Appeasement, or whatever we might call it today, was a last gasp for peace. FDR did it. And how many people went up in smoke because of that?
I just watched the History channel’s show on King Edward and it was a real eye-opener. That guy (and Wallis) were very dangerous Nazi supporters. All people remember is he left the throne for “the woman he loved.” Wow.
As Glenn Kenny succinctly observed, Hitchens is an equally questionable source if you’re a truth-seeker. Both camps are all fire & fury – good for giggles at best.
But I do reject the stance that it’s dramatically acceptable to significantly misrepresent pivotal moments in history because it serves a movie well.
(Unless its A Knight’s Tale, when its kinda cool to see armour clad dudes enjoying Queen songs, but then, the movie wasnt represented as an accurate account of the writing of The Canterbury Tales, so it’s a poor example).
I also don’t buy the assertion that if the audience believe what they see on screen, its their own stupid fault. There’s a greater duty on mainstream movie makers to stick to Richard Donner’s “verisimilitude” ethos….unless connecting with their audience isnt important to them.
Its all so un-necessary anyhoo. If the story is important enough, or entertaining enough, to be worth telling, just make a differently framed movie….not one mis-sold as a seemingly honest account of actual events. (call him “King Hubert of Moldovia” or some such gibberish instead)
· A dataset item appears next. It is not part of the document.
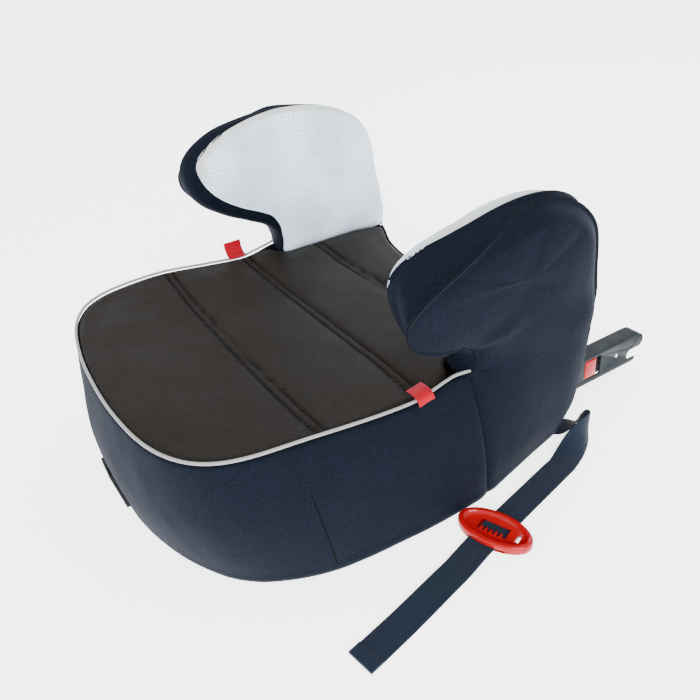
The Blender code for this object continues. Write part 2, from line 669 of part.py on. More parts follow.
def anchor_arm(side, sign):
    name = side + "_isofix_arm"
    inner = ARM_X - ARM_HALF_WIDTH
    outer = ARM_X + ARM_HALF_WIDTH
    low, high = sorted((sign * inner, sign * outer))
    obj = link(name, side_plate_mesh(name, ARM_SIDE, low, high), "grey_steel")
    space = (inner + ARM_WALL, outer - ARM_WALL, 0.020, 0.380, -0.010, ARM_TOP_Z - ARM_WALL)
    cut(obj, cutter(side + "_arm_space", signed_box("arm_space", sign, *space)))
    jaw_low = JAW_CENTRE[1] - JAW_RADIUS
    jaw_high = JAW_CENTRE[1] + JAW_RADIUS
    mouth = signed_box("jaw_mouth", sign, 0.120, 0.160, JAW_CENTRE[0], 0.380, jaw_low, jaw_high)
    end = rod_mesh("jaw_end", (sign * ARM_X, *JAW_CENTRE), JAW_RADIUS, 0.040, 0, 24)
    mouth_cutter = cutter(side + "_jaw_mouth", mouth)
    end_cutter = cutter(side + "_jaw_end", end)
    window = signed_box("button_window", sign, 0.120, 0.160, *WINDOW_Y, *WINDOW_Z)
    window_cutter = cutter(side + "_button_window", window)
    bevel(window_cutter, 0.002)
    pivot = rod_mesh("pivot_hole", (sign * ARM_X, *HOOK_PIVOT), PIN_RADIUS + PIN_CLEARANCE, 0.040, 0)
    small = rod_mesh("small_hole", (sign * ARM_X, 0.3365, 0.0312), 0.0012, 0.040, 0, 16)
    cut(obj, mouth_cutter, end_cutter, window_cutter)
    cut(obj, cutter(side + "_pivot_hole", pivot), cutter(side + "_small_hole", small))

    half = HOOK_THICKNESS / 2
    hook_low, hook_high = sorted((sign * (ARM_X - half), sign * (ARM_X + half)))
    hook_plate = side_plate_mesh("hook", curve_points(HOOK_SIDE, 2, closed=True), hook_low, hook_high)
    hook = link(side + "_latch_hook", hook_plate, "bright_steel")
    set_origin(hook, (sign * ARM_X, *HOOK_PIVOT))
    hook_hole = rod_mesh("hook_hole", (sign * ARM_X, *HOOK_PIVOT), PIN_RADIUS + PIN_CLEARANCE, 0.020, 0)
    cut(hook, cutter(side + "_hook_hole", hook_hole))
    pin_mesh = rod_mesh("pin", (sign * ARM_X, *HOOK_PIVOT), PIN_RADIUS, 2 * ARM_HALF_WIDTH, 0)
    pin = link(side + "_pivot_pin", pin_mesh, "bright_steel")

    between_walls = (inner + ARM_WALL + GAP, outer - ARM_WALL - GAP)
    block = signed_box("block", sign, *between_walls, 0.2620, 0.2820, 0.0175, 0.0410)
    button = link(side + "_release_button", block, "red_plastic")
    set_origin(button, (sign * ARM_X, 0.272, HOOK_PIVOT[1]))
    pad = signed_box("pad", sign, inner - 0.0005, outer + 0.0008, 0.2638, 0.2805, 0.0185, 0.0405)
    pad_cutter = cutter(side + "_button_pad", pad)
    bevel(pad_cutter, 0.0015)
    join(button, pad_cutter)
    for piece in (obj, hook, pin, button):
        put_on_carriage(piece)


for side, sign in (("left", 1), ("right", -1)):
    guide(side, sign)
    anchor_arm(side, sign)

bar_reach = ARM_X - ARM_HALF_WIDTH - GAP
bar_middle = (0.0, CROSS_BAR_Y, CROSS_BAR_Z)
cross_bar = link("cross_bar", rod_mesh("cross_bar", bar_middle, 0.007, 2 * bar_reach, 0), "grey_steel", True)
bar_bore = rod_mesh("bar_bore", bar_middle, 0.0055, 0.400, 0)
cut(cross_bar, cutter("bar_bore", bar_bore))
slide_bar = link(
    "slide_bar",
    box_mesh("slide_bar", (-0.008, SLIDE_BAR_Y[0], 0.0175), (0.008, SLIDE_BAR_Y[1], SLIDE_BAR_TOP_Z)),
    "bright_steel",
)
bevel(slide_bar, 0.0006)
put_on_carriage(cross_bar)
put_on_carriage(slide_bar)


# Brake lever, its bracket and pin, and the front handle with its rod

lever_y, lever_z = LEVER_PIVOT
SHOE_Z = SLIDE_BAR_TOP_Z + GAP - lever_z
LEVER_SIDE = [  # (y, z) from the pivot
    (-0.0050, -0.0010), (-0.0030, -0.0045), (0.0040, -0.0045), (0.0200, -0.0040), (0.0250, SHOE_Z),
    (0.0330, SHOE_Z), (0.0340, -0.0010), (0.0300, 0.0030), (0.0060, 0.0045), (0.0025, 0.0080),
    (0.0025, 0.0220), (-0.0025, 0.0220), (-0.0025, 0.0060), (-0.0050, 0.0030),
]
LEVER_OUTLINE = [(lever_y + y, lever_z + z) for y, z in LEVER_SIDE]
brake_lever = link("brake_lever", side_plate_mesh("brake_lever", LEVER_OUTLINE, -0.0070, 0.0070), "grey_steel")
set_origin(brake_lever, (0.0, *LEVER_PIVOT))
pin_hole = rod_mesh("lever_hole", (0.0, *LEVER_PIVOT), 0.0020 + PIN_CLEARANCE, 0.080, 0)
lever_hole = cutter("lever_hole", pin_hole)
fork_low = (-0.0032, lever_y - 0.010, ROD_Z - 0.0055)
fork = box_mesh("fork", fork_low, (0.0032, lever_y + 0.010, lever_z + 0.030))
cut(brake_lever, lever_hole, cutter("fork_slot", fork))

bracket = link(
    "brake_bracket",
    box_mesh("brake_bracket", (-0.0140, lever_y - 0.009, 0.0073), (0.0140, lever_y + 0.009, lever_z + 0.007)),
    "grey_steel",
)
space_low = (-0.0115, lever_y - 0.020, 0.0093)
bracket_space = box_mesh("bracket_space", space_low, (0.0115, lever_y + 0.020, 0.060))
cut(bracket, cutter("bracket_space", bracket_space), lever_hole)
link("brake_pin", rod_mesh("brake_pin", (0.0, *LEVER_PIVOT), 0.0020, 0.0280, 0), "bright_steel")


def front_handle():
    """Pull plate in front of the skirt, with a finger recess in its face."""
    plate = box_mesh("release_handle", (-0.017, -0.0045, 0.0), (0.017, 0.0, 0.0440))
    handle = link("release_handle", plate, "shell_plastic")
    bevel(handle, 0.0016, 3)
    recess = cutter("handle_recess", box_mesh("recess", (-0.012, -0.0100, 0.006), (0.012, -0.0025, 0.0260)))
    socket = cutter("handle_socket", rod_mesh("socket", (0.0, 0.0, 0.0405), 0.0023, 0.0050, 1, 24))
    for obj in (handle, recess, socket):
        obj.rotation_euler = (HANDLE_TILT, 0.0, 0.0)
        obj.location = (0.0, -0.2056, 0.0042)
    cut(handle, recess, socket)


front_handle()
ROD_FRONT_Y = -0.2106
ROD_REAR_Y = lever_y + 0.0025 + 0.0010 + 0.0015
rod_middle = (0.0, (ROD_FRONT_Y + ROD_REAR_Y) / 2, ROD_Z)
rod = rod_mesh("handle_rod", rod_middle, 0.0018, ROD_REAR_Y - ROD_FRONT_Y, 1, 20)
handle_rod = link("handle_rod", rod, "bright_steel", True)
join(handle_rod, cutter("rod_cross", rod_mesh("rod_cross", (0.0, ROD_REAR_Y, ROD_Z), 0.0015, 0.0130, 0, 20)))


# Belt guide tabs: folded ribbon sewn into the seat edge


def ribbon_mesh(name, line, y_low, y_high, thickness=0.0010):
    """A bent ribbon: line holds (x, z) points of its middle."""
    count = len(line)
    upper = []
    lower = []
    for i, (x, z) in enumerate(line):
        before = Vector(line[max(i - 1, 0)])
        after = Vector(line[min(i + 1, count - 1)])
        along = (after - before).normalized()
        side_x, side_z = -along.y * thickness / 2, along.x * thickness / 2
        upper.append((x + side_x, z + side_z))
        lower.append((x - side_x, z - side_z))
    ring = upper + lower[::-1]
    loops = []
    for y in (y_low, (y_low + y_high) / 2, y_high):
        loops.append([(x, y, z) for x, z in ring])
    return loft_mesh(name, loops)


TAB_DOWN = [
    (0.1675, 0.1349), (0.1725, 0.1356), (0.1770, 0.1358), (0.1805, 0.1352), (0.1835, 0.1335),
    (0.1855, 0.1295), (0.1873, 0.1245),
]
TAB_UP = [
    (0.1675, 0.1349), (0.1720, 0.1356), (0.1760, 0.1370), (0.1790, 0.1410), (0.1802, 0.1460),
    (0.1806, 0.1510),
]
link("left_belt_guide_tab", ribbon_mesh("left_tab", TAB_DOWN, 0.0170, 0.0420), "red_ribbon", True)
right_line = [(-x, z) for x, z in TAB_UP]
link("right_belt_guide_tab", ribbon_mesh("right_tab", right_line, 0.0050, 0.0260), "red_ribbon", True)


# Strap, its clamp and its clip


def strap_line():
    """(x, y, z, lean, thickness) along the strap: turned start, straight stretch, and folded tip."""
    points = curve_points(STRAP_START, 3, closed=False) + curve_points(STRAP_END, 2, closed=False)
    line = []
    for x, y, z, lean in points:
        # A leaning strap rests on its lower edge.
        reach = STRAP_WIDTH / 2 * abs(math.sin(math.radians(lean))) + STRAP_THICKNESS / 2 + GAP
        line.append((x, y, max(z, reach), lean, STRAP_THICKNESS))
    return line + [(*point, FOLD_THICKNESS) for point in STRAP_TIP]


def strap_mesh():
    line = strap_line()
    middles = [Vector(point[:3]) for point in line]
    loops = []
    for i, (middle, (_, _, _, lean, thickness)) in enumerate(zip(middles, line)):
        along = middles[min(i + 1, len(line) - 1)] - middles[max(i - 1, 0)]
        along.z = 0.0
        along.normalize()
        lean = math.radians(lean)
        level = Vector((along.y, -along.x, 0.0))
        width = level * math.cos(lean) + Vector((0.0, 0.0, 1.0)) * math.sin(lean)
        half_width = width * (STRAP_WIDTH / 2)
        half_thick = along.cross(width) * (thickness / 2)
        loops.append([
            middle - half_width - half_thick,
            middle + half_width - half_thick,
            middle + half_width + half_thick,
            middle - half_width + half_thick,
        ])
    return loft_mesh("shoulder_strap", loops)


link("shoulder_strap", strap_mesh(), "webbing")


def place_flat(objects, centre, turn):
    for obj in objects:
        obj.rotation_euler = (0.0, 0.0, turn)
        obj.location = (*centre, 0.0)


def oval_loop(half_length, half_width, z, sides=40):
    loop = []
    for i in range(sides):
        angle = 2 * math.pi * i / sides
        loop.append((half_length * math.cos(angle), half_width * math.sin(angle), z))
    return loop


def belt_clip():
    """Oval clip: the strap runs through its tunnel and shows in the window, over a comb of teeth."""
    grow = ((0.0003, -0.0010), (0.0013, 0.0), (0.0070, 0.0), (0.0086, -0.0010), (CLIP_TOP_Z, -0.0026))
    loops = [oval_loop(CLIP_HALF_LENGTH + g, CLIP_HALF_WIDTH + g, z) for z, g in grow]
    clip = link("belt_clip", loft_mesh("belt_clip", loops), "red_plastic", smooth=True)
    dish_levels = ((0.0062, -0.0075), (0.0072, -0.0058), (0.0110, -0.0040))
    dish = [oval_loop(CLIP_HALF_LENGTH + g, CLIP_HALF_WIDTH + g, z) for z, g in dish_levels]
    wide = CLIP_TUNNEL_HALF
    u_low, u_high, v_low, v_high = CLIP_WINDOW
    tunnel_low, tunnel_high = CLIP_TUNNEL_Z
    helpers = [
        cutter("clip_dish", loft_mesh("clip_dish", dish)),
        cutter("clip_tunnel", box_mesh("tunnel", (-wide, -0.030, tunnel_low), (wide, 0.030, tunnel_high))),
        cutter("clip_window", box_mesh("window", (u_low, v_low, 0.0035), (u_high, v_high, 0.020))),
        cutter("clip_slit", box_mesh("slit", (0.0200, -0.0040, -0.010), (0.0235, 0.0075, 0.020))),
    ]
    cut(clip, *helpers)
    pitch = (u_high - u_low) / 6
    for number in range(1, 6):
        middle = u_low + pitch * number
        tooth_low = (middle - 0.0010, v_low - 0.0010, 0.0044)
        tooth = box_mesh("tooth", tooth_low, (middle + 0.0010, v_low + 0.0034, 0.0070))
        helpers.append(cutter(f"clip_tooth_{number}", tooth))
        join(clip, helpers[-1])
    place_flat([clip, *helpers], CLIP_CENTRE, CLIP_TURN)


belt_clip()


def strap_clamp():
    """A bar across the strap, pulled up to the base plate by a screw at each end."""
    bar = box_mesh("strap_clamp", (-0.0045, -0.0200, 0.0008), (0.0045, 0.0200, 0.0019))
    clamp = link("strap_clamp", bar, "grey_steel")
    placed = [clamp]
    for number, reach in ((1, -0.0158), (2, 0.0158)):
        hole = cutter(f"clamp_hole_{number}", rod_mesh("hole", (0.0, reach, 0.005), 0.0017, 0.020, 2, 24))
        cut(clamp, hole)
        cut(base_plate, hole)
        screw = rod_mesh("screw", (0.0, reach, 0.0045), 0.0014, 0.0070, 2, 20)
        head = cutter(f"clamp_head_{number}", rod_mesh("head", (0.0, reach, 0.0082), 0.0030, 0.0018, 2, 20))
        screw_body = link(f"clamp_screw_{number}", screw, "bright_steel")
        join(screw_body, head)
        placed += [hole, head, screw_body]
    place_flat(placed, CLAMP_CENTRE, CLAMP_TURN)


strap_clamp()

for obj in list(SEAT.objects) + list(CUTTERS.objects):
    if obj.parent is None:
        obj.location.y += LAYOUT_SHIFT_Y
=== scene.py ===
"""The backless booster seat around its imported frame: covers, cushion, armrests, strap, finishes, floor and light.

Everything is in metres but the tables. The base's own layout has its middle at y = 0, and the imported
frame's origin lies under the middle of the whole length, so each layout point moves by SHIFT_Y.
"""

import json
import math

import bmesh
import bpy
from mathutils import Matrix, Vector, noise
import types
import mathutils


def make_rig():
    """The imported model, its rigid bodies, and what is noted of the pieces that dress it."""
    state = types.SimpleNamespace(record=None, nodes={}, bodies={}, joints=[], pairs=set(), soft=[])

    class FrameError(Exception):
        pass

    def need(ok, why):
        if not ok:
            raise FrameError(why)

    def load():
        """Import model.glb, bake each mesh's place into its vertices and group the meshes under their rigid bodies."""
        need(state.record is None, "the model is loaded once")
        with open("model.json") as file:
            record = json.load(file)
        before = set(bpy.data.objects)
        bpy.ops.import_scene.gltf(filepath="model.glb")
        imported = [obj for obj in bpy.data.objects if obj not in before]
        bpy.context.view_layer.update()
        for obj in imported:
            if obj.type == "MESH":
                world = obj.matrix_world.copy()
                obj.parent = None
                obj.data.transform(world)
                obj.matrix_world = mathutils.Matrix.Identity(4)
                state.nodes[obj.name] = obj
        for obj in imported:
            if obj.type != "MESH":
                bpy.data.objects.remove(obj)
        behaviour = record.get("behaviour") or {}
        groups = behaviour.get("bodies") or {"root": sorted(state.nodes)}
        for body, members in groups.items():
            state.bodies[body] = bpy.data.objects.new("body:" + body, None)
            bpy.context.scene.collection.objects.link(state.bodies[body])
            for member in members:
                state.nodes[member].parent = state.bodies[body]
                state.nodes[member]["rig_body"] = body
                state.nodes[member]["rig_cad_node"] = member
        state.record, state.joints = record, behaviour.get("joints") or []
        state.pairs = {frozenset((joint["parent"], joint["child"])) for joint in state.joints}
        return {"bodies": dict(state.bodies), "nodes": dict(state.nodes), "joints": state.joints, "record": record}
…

The only exception to the verisimilitude rule should be if messing with the audience is the movie’s raison d’etre. (Killing Hitler in Tarantino’s latest?).
But being a contrarian, I see no issue with misrepresenting or second guessing Zuckerberg’s character in TSN. In this case we’ve got a master story teller presenting “a viewpoint” of a recent social phenomenon which is still muddy for many of us. And I saw a lot in Eisenberg’s performance to let me empathise with Zuckerberg. TSN wasnt a dishonest movie. TKS is.